Пожалуй, с наибольшей остротой тема свободы печати прозвучала в связи с вопросом о негласных разрешениях. В XVIII столетии эта сугубо французская форма легализации книги позволяла выпускать в свет те сочинения, которые по различным причинам не могли получить официального одобрения цензуры и привилегии на издание. И хотя негласные разрешения предоставлялись не так уж и редко, Дидро в своём письме предложил, а фактически потребовал сделать их раздачу совершенно неограниченной. «Книги по-настоящему недозволенные, запрещённые и вредные […], – утверждал писатель, – это лишь те книги, которые печатаются за пределами нашей страны и которые мы покупаем за границей, хотя могли бы приобретать их у наших производителей. Других опасных книг не существует». К тому же борьба с недозволенными сочинениями совершенно бессмысленна, ведь несмотря на цензурные барьеры и жёсткий полицейский надзор, французские власти всё равно не могли остановить или даже ослабить приток в королевство нелегальных изданий из-за границы. «Расставьте […] вдоль ваших границ солдат, вооружите их штыками, чтобы они могли отгонять все опасные книги, какие только появятся, но эти книги, простите за выражение, проскользнут у них между ног или перелетят через головы и всё равно до нас дойдут».
«Письмо о книжной торговле» не увидело свет при жизни Дидро. Впервые оно было опубликовано Жоржем Гиффреем в 1861 году15 в качестве дополнения к сборнику «Литературная собственность в XVIII веке»16, выход которого был связан с состоявшимся в 1858 году в Брюсселе первым международным Конгрессом по вопросам литературной собственности и авторских прав17. В 1876 году «Письмо» было включено в полное собрание сочинений Дидро под редакцией Жюля Ассеза и Мориса Турне18. В 1964 году Жак Пруст осуществил критическое издание части этого текста под заголовком «О свободе печати»19.

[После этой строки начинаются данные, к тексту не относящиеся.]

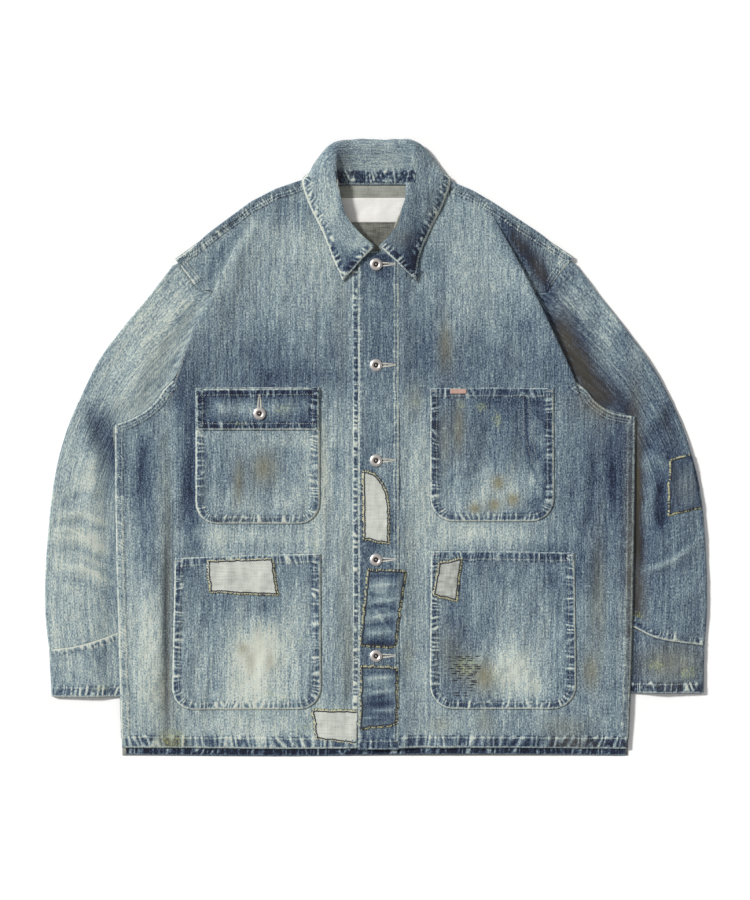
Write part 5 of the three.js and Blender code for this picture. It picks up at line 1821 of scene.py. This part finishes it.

Данный перевод выполнен по тексту, опубликованному Жаком Прустом в полном собрании сочинений Дидро: Diderot D. Lettre historique et politique adressée à un magistrat sur le commerce de la librairie, son état ancien et actuel, ses règlements, ses privilèges, les permissions tacites, les censeurs, les colporteurs, le passage des ponts et autres objets relatifs à la police littéraire // Diderot D. Œuvres complètes. T. VIII / Éd. critique par J. Lough et J. Proust. Paris: Hermann, 1976. P. 479–567.
Надежда Плавинская
Надежда Юрьевна Плавинская – автор публикаций по истории Франции и русско-французским культурным связям в XVIII веке. Кандидат исторических наук, старший научный сотрудник Института всеобщей истории РАН.